__EXERCISE DETAILS__: Quote, with no changes, the lines that run from the top of the material to the line with "bowl, +Z up, millimetres.", both included.

__MATERIAL PROVIDED__:

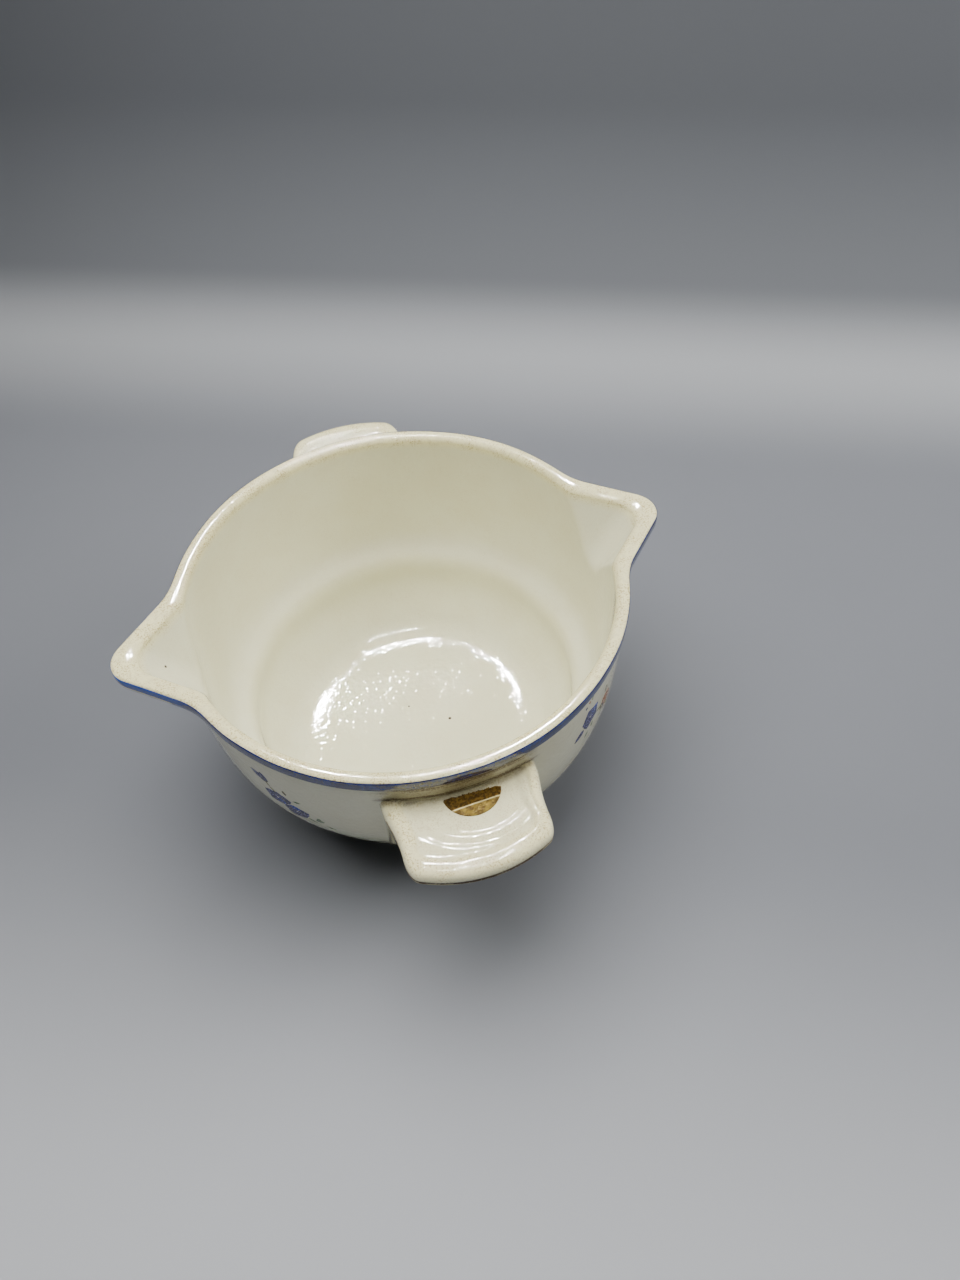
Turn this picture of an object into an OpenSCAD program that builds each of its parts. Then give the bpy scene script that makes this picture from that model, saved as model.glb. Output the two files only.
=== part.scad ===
// Deep round pouring dish in glazed earthenware.
// Two V-shaped pouring lips face each other along X, two lug handles along Y.
// The origin is on the table under the middle of the bowl, +Z up, millimetres.

/* [Bowl] */
// Outer diameter of the rim
rim_d = 145; // [135:1:155]
// Height of the rim above the table
bowl_h = 88; // [84:1:92]
// Width of the rolled rim, outside to inside
rim_w = 4.2; // [3.8:0.1:5]

/* [Foot] */
// Outer radius of the foot ring where it stands on the table
foot_r = 47; // [45:0.5:48]
// Width of the foot ring
foot_w = 4.6; // [4:0.2:6]
// Depth of the hollow under the base
foot_h = 4.5; // [4.2:0.1:5]

/* [Pouring lips] */
// Distance from the bowl axis to the tip of a lip
lip_reach = 90.2; // [87:0.2:93]
// Angle in plan between a lip's side and the line through both lips
lip_angle = 42; // [38:1:45]
// Slope of the keel under a lip, from the horizontal
lip_slope = 53; // [48:1:58]
// Thickness of a lip's side
lip_wall = 4.2; // [3.6:0.1:5]
// Rounding of the keel
lip_round = 7; // [5:0.5:8]

/* [Handles] */
// Distance from the bowl axis to the edge of the front handle
front_reach = 97.4; // [94:0.2:100]
// Distance from the bowl axis to the edge of the back handle
back_reach = 95.6; // [94:0.2:100]
// Direction of the front handle
front_turn = -93.6; // [-96:0.2:-88]
// Direction of the back handle
back_turn = 87.9; // [85:0.1:94]
// Height of the raised border of a handle
handle_z = 76.6; // [74:0.2:78]
// Thickness of a handle's slab
handle_t = 6; // [5:0.5:8]
// Width of the raised border
border_w = 4.4; // [3:0.2:6]
// Depth of each step in the thumb rest
step_t = 0.5; // [0.3:0.1:0.8]

/* [Enamel and foil] */
// Lower edge of the painted line, below the rim
line_low = 4.5; // [4:0.1:4.5]
// Upper edge of the painted line, below the rim
line_high = 1.6; // [1.6:0.1:2.5]
// Thickness of the fired enamel
enamel_t = 0.15; // [0.1:0.05:0.3]
// Radius of the foil seal that was torn to a half moon
foil_r = 8.7; // [6:0.1:9]
// Thickness of the foil
foil_t = 0.2; // [0.1:0.05:0.3]

/* [Hidden] */
$fn = 96;
glaze = "#f0ecde";
biscuit = "#dccfb6";
cobalt = "#2c4f97";
petal_blue = "#3a4788";
gold = "#b08a35";
big = 200;
rim_r = rim_d / 2;

// The bowl's section was drawn at this size, and is scaled to the size above.
drawn_r = 72.5;
drawn_h = 88;
// Outside of the wall from the foot to the bead, as radius and height
outer_knots = [[48.5, 4.5], [52.8, 11], [58.5, 22], [63.7, 33.5], [68, 44.5], [70.2, 55],
               [71.3, 68], [71.8, 82.4]];
// Inside from the crisp edge of the floor, over the soft step, to the rim
inner_knots = [[44.5, 8.2], [49, 12.5], [52.5, 18], [55.6, 25.5], [57.3, 31], [59.8, 36.5],
               [63.5, 45], [66, 56], [67.2, 68], [67.9, 80], [68.3, 86.2]];
floor_z = 8;
bead_low = 83.4;
rim_roll = 1.6;
knot_steps = 3;

function fit(p) = [p[0] * rim_r / drawn_r, p[1] * bowl_h / drawn_h];
// A smooth curve through a list of knots
function knot(k, i) = k[max(0, min(len(k) - 1, i))];
function through(a, b, c, d, t) =
    0.5 * (2 * b + (c - a) * t + (2 * a - 5 * b + 4 * c - d) * t * t
           + (3 * b - a - 3 * c + d) * t * t * t);
function curve(k, steps) = concat(
    [for (i = [0:len(k) - 2], j = [0:steps - 1])
        through(knot(k, i - 1), k[i], k[i + 1], knot(k, i + 2), j / steps)],
    [k[len(k) - 1]]);
function backwards(k) = [for (i = [len(k) - 1:-1:0]) k[i]];
function bezier(a, b, c, d, steps) = [for (j = [0:steps])
    let (t = j / steps, s = 1 - t)
        s * s * s * a + 3 * s * s * t * b + 3 * s * t * t * c + t * t * t * d];

outer_wall = [for (p = curve(outer_knots, knot_steps)) fit(p)];
inner_wall = [for (p = curve(inner_knots, knot_steps)) fit(p)];
base_z = outer_wall[0][1];
rim_mid = rim_r - rim_w / 2;
rim_arc = [for (a = [0:15:180])
    [rim_mid + rim_w / 2 * cos(a), bowl_h - rim_roll + rim_roll * sin(a)]];
bead_z = bead_low * bowl_h / drawn_h;

// Lip geometry in the plane square to the keel
lip_half = atan(tan(lip_angle) / sin(lip_slope));
lip_open = 32;
lip_run = 70;
trough_round = 6;
cut_half = 20;
cut_z = 58;

// Handle outline, in the handle's own plan: X away from the bowl
grip_root = 22.6;
grip_waist = 20.4;
grip_corner = 5;
grip_in = 60;
grip_shoulder = 72;
rest_x = 73;
rest_r = [16, 12.4];
seam_drop = 3.4;
seam_inset = 0.5;
rib_half = 20.5;
rib_foot = 58;
foil_at = [71, 2.8];
foil_cut = 72.6;
brush_gap = 0.05;

// ---- bowl -----------------------------------------------------------------
module section() {
    polygon(concat([[0, base_z]], outer_wall, [[rim_r, bead_z]], rim_arc,
                   backwards(inner_wall), [[0, floor_z * bowl_h / drawn_h]]));
}

// Everything inside the outer face, carried straight up past the rim
module envelope(grow = 0) {
    rotate_extrude()
        polygon(concat([[0, base_z]], [for (p = outer_wall) [p[0] + grow, p[1]]],
                       [[rim_r + grow, bead_z], [rim_r + grow, bowl_h + 2], [0, bowl_h + 2]]));
}

module bowl_body() {
    color(glaze) difference() {
        rotate_extrude() section();
        for (side = [0, 180]) rotate([0, 0, side]) lip_cut();
    }
}

module foot_ring() {
    color(biscuit) rotate_extrude()
        polygon([[foot_r - foot_w, 0.6], [foot_r - foot_w + 0.6, 0], [foot_r - 0.8, 0],
                 [foot_r, 0.8], [foot_r + 1, base_z], [foot_r - foot_w - 0.6, base_z]]);
}

// ---- pouring lips ---------------------------------------------------------
// A V with a rounded point at the origin, opening towards -X
module vee(rounding, grow = 0) {
    r = rounding + grow;
    c = -rounding;
    tip = [c + r * sin(lip_half), r * cos(lip_half)];
    far_y = tip[1] + (tip[0] + lip_open) * tan(lip_half);
    translate([c, 0]) circle(r = r);
    polygon([tip, [-lip_open, far_y], [-lip_open, -far_y], [tip[0], -tip[1]]]);
}

// The V carried along the keel, whose point passes through radius r at the rim
module keel(r, rounding, grow = 0) {
    translate([r, 0, bowl_h]) rotate([0, 90 - lip_slope, 0])
        translate([0, 0, -lip_run]) linear_extrude(2 * lip_run) vee(rounding, grow);
}

module below_rim() {
    translate([-big / 2, -big / 2, 0]) cube([big, big, bowl_h]);
}

// The sides sit lip_wall apart, measured square to the plan outline
trough_shift = lip_wall / sin(lip_angle)
    + (trough_round - lip_round) * (1 / sin(lip_half) - 1) / sin(lip_slope);
module trough() keel(lip_reach - trough_shift, trough_round);

module lip_body() {
    intersection() {
        keel(lip_reach, lip_round);
        below_rim();
    }
}

// The gap cut down into the wall, which a lip and its stretch of wall fill
module lip_cut() {
    side_y = big * tan(cut_half);
    translate([0, 0, cut_z]) linear_extrude(big) polygon([[0, 0], [big, side_y], [big, -side_y]]);
}

module spout() {
    intersection() {
        lip_cut();
        difference() {
            union() {
                rotate_extrude() section();
                difference() {
                    lip_body();
                    envelope(-rim_w / 2);
                }
            }
            trough();
        }
    }
}

module spout_left() {
    color(glaze) rotate([0, 0, 180]) spout();
}

module spout_right() {
    color(glaze) spout();
}

// ---- handles --------------------------------------------------------------
function grip_side(inset) =
    curve([[grip_in, grip_root], [grip_shoulder, grip_root], [78, 21.4], [85, 20.6]]
          - [for (i = [0:3]) [0, inset]], 4);
function grip_half(reach, inset) =
    let (c = max(1, grip_corner - inset),
         hub = [sqrt(pow(reach - inset - c, 2) - pow(grip_waist - inset - c, 2)),
                grip_waist - inset - c],
         turn = atan2(hub[1], hub[0]))
    concat(grip_side(inset),
           [for (i = [0:6]) hub + c * [cos(90 + (turn - 90) * i / 6),
                                       sin(90 + (turn - 90) * i / 6)]],
           [for (i = [1:5]) (reach - inset) * [cos(turn - turn * i / 6), sin(turn - turn * i / 6)]],
           [[reach - inset, 0]]);
module grip_plan(reach, inset = 0) {
    half = grip_half(reach, inset);
    polygon(concat(half, [for (p = backwards(half)) [p[0], -p[1]]]));
}

// The support under the slab: its lower edge sweeps in to the wall
module rib() {
    under = handle_z - handle_t;
    rotate([90, 0, 0]) translate([0, 0, -rib_half]) linear_extrude(2 * rib_half)
        polygon(concat([[grip_in, under]],
                       bezier([90, under], [80, under], [78, 65], [69, rib_foot], 10),
                       [[grip_in, rib_foot]]));
}

module handle(reach) {
    difference() {
        union() {
            translate([0, 0, handle_z - seam_drop]) linear_extrude(seam_drop) grip_plan(reach);
            translate([0, 0, handle_z - handle_t]) linear_extrude(handle_t - seam_drop)
                grip_plan(reach, seam_inset);
            rib();
        }
        translate([0, 0, handle_z - step_t]) linear_extrude(big) grip_plan(reach, border_w);
        for (i = [0, 1])
            translate([rest_x, 0, handle_z - (i + 2) * step_t]) cylinder(r = rest_r[i], h = big);
        envelope();
    }
}

module handle_front() {
    color(glaze) rotate([0, 0, front_turn]) handle(front_reach);
}

module handle_back() {
    color(glaze) rotate([0, 0, back_turn]) handle(back_reach);
}

// ---- enamel ---------------------------------------------------------------
module line_band(grow) {
    translate([0, 0, bowl_h - line_low])
        cylinder(r = rim_r + grow, h = line_low - line_high);
}

// A hoop round the bead, and a painted V round each lip that stops a hair short of it
module rim_line() {
    color(cobalt) {
        difference() {
            line_band(enamel_t);
            line_band(0);
            for (side = [0, 180]) rotate([0, 0, side]) keel(lip_reach, lip_round, enamel_t);
        }
        for (side = [0, 180]) rotate([0, 0, side]) difference() {
            intersection() {
                keel(lip_reach, lip_round, enamel_t);
                translate([rim_r / 2, -big / 2, bowl_h - line_low])
                    cube([big, big, line_low - line_high]);
            }
            lip_body();
            translate([0, 0, bowl_h - line_low - 1])
                cylinder(r = rim_r + enamel_t + brush_gap, h = line_low + 2);
        }
    }
}

// Flat shapes of the flower sprays, X along the wall and Y up
petals = 5;
module flower(at, size) {
    translate(at) {
        for (i = [0:petals - 1]) rotate(i * 360 / petals + 18)
            translate([size * 0.58, 0]) circle(r = size * 0.4);
        circle(r = size * 0.34);
    }
}

module leaf(at, length, turn) {
    translate(at) rotate(turn) intersection() {
        translate([0, length * 0.4]) circle(r = length * 0.65);
        translate([0, -length * 0.4]) circle(r = length * 0.65);
    }
}

module spray_plan() {
    flower([-5.5, 2], 5);
    flower([1.5, -4.5], 4.6);
    flower([9.5, 3.5], 5.2);
    leaf([-11, 12], 7, 118);
    leaf([2.5, 6.5], 5, 70);
    leaf([8.5, -7.5], 6, -20);
}

// Printed on the wall: the flat shape carried along the radius to a thin skin
module spray(turn, z) {
    color(petal_blue) difference() {
        intersection() {
            envelope(enamel_t);
            rotate([0, 0, turn]) translate([0, 0, z]) rotate([90, 0, 90])
                linear_extrude(big) spray_plan();
        }
        envelope();
    }
}

spray_z = 60;
module spray_front_left() spray(-136, spray_z);
module spray_front_right() spray(-51, spray_z + 3);
module spray_back_left() spray(135, spray_z);
module spray_back_right() spray(45, spray_z);

// ---- foil -----------------------------------------------------------------
module foil_label() {
    color(gold) rotate([0, 0, front_turn]) translate([0, 0, handle_z - 3 * step_t])
        linear_extrude(foil_t) intersection() {
            translate(foil_at) circle(r = foil_r);
            translate([foil_cut, -big / 2]) square(big);
        }
}

bowl_body();
foot_ring();
spout_left();
spout_right();
handle_front();
handle_back();
rim_line();
spray_front_left();
spray_front_right();
spray_back_left();
spray_back_right();
foil_label();
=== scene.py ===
"""Looks of the two-lipped pouring dish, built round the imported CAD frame.

The shape functions work in millimetres in the frame's axes: origin on the table
under the bowl's middle, +Z up, the lips along X and the handles near Y. Angles
("turns") are radians about Z, from +X. Pieces become metres when they are made.
"""

import math

import bmesh
import bpy
import numpy as np
from mathutils import Matrix, Vector


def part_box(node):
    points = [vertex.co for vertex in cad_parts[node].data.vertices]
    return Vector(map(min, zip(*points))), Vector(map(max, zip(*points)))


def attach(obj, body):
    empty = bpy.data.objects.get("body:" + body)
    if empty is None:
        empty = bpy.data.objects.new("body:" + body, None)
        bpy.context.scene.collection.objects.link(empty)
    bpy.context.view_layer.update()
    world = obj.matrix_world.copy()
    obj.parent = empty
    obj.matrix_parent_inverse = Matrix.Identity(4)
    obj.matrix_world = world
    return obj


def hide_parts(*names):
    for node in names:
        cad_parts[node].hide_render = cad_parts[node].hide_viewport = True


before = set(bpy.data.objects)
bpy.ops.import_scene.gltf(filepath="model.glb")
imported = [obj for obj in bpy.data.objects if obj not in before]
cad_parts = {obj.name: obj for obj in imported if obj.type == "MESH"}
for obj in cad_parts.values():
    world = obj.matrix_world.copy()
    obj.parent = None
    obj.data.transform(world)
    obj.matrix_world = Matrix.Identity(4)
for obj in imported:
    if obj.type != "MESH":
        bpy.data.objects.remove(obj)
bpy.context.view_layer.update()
MM = 0.001


def box_mm(node):
    """Lowest and highest corner of a CAD node, in millimetres."""
    low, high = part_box(node)
    return np.array(low) / MM, np.array(high) / MM


# ---- sizes, from the frame ---------------------------------------------------
RIM_R = box_mm("bowl_body")[1][1]
RIM_Z = box_mm("bowl_body")[1][2]
BASE_Z = box_mm("foot_ring")[1][2]
FOOT_R = box_mm("foot_ring")[1][0] - 1
LIP_REACH = box_mm("spout_right")[1][0]
LIP_CUT_Z = box_mm("spout_right")[0][2]
LINE_LOW = box_mm("rim_line")[0][2]
LINE_HIGH = box_mm("rim_line")[1][2]
HANDLE_Z = box_mm("handle_front")[1][2]
FRONT_REACH = -box_mm("handle_front")[0][1]
BACK_REACH = box_mm("handle_back")[1][1]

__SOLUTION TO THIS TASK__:
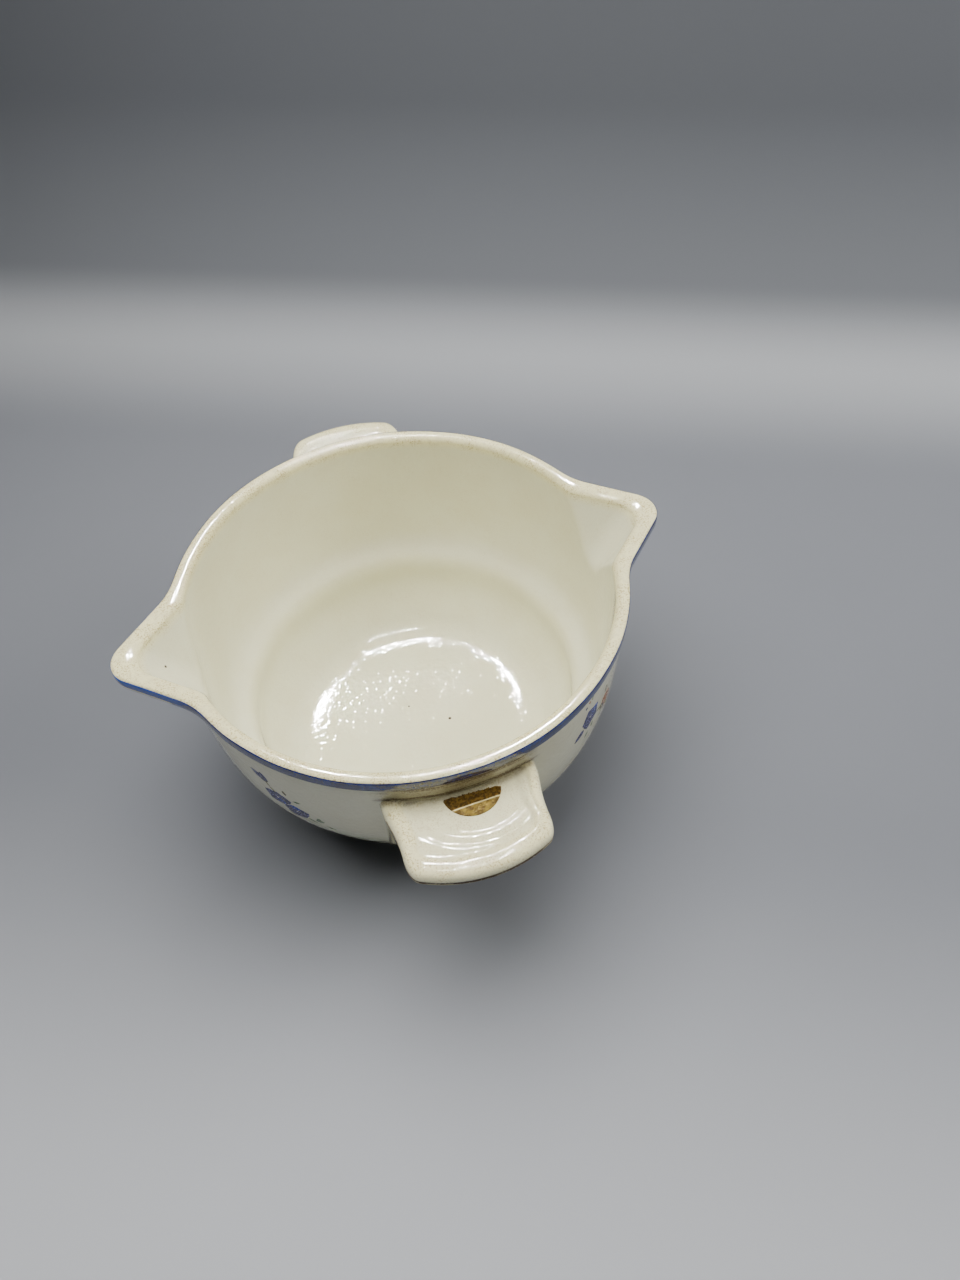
Turn this picture of an object into an OpenSCAD program that builds each of its parts. Then give the bpy scene script that makes this picture from that model, saved as model.glb. Output the two files only.
=== part.scad ===
// Deep round pouring dish in glazed earthenware.
// Two V-shaped pouring lips face each other along X, two lug handles along Y.
// The origin is on the table under the middle of the bowl, +Z up, millimetres.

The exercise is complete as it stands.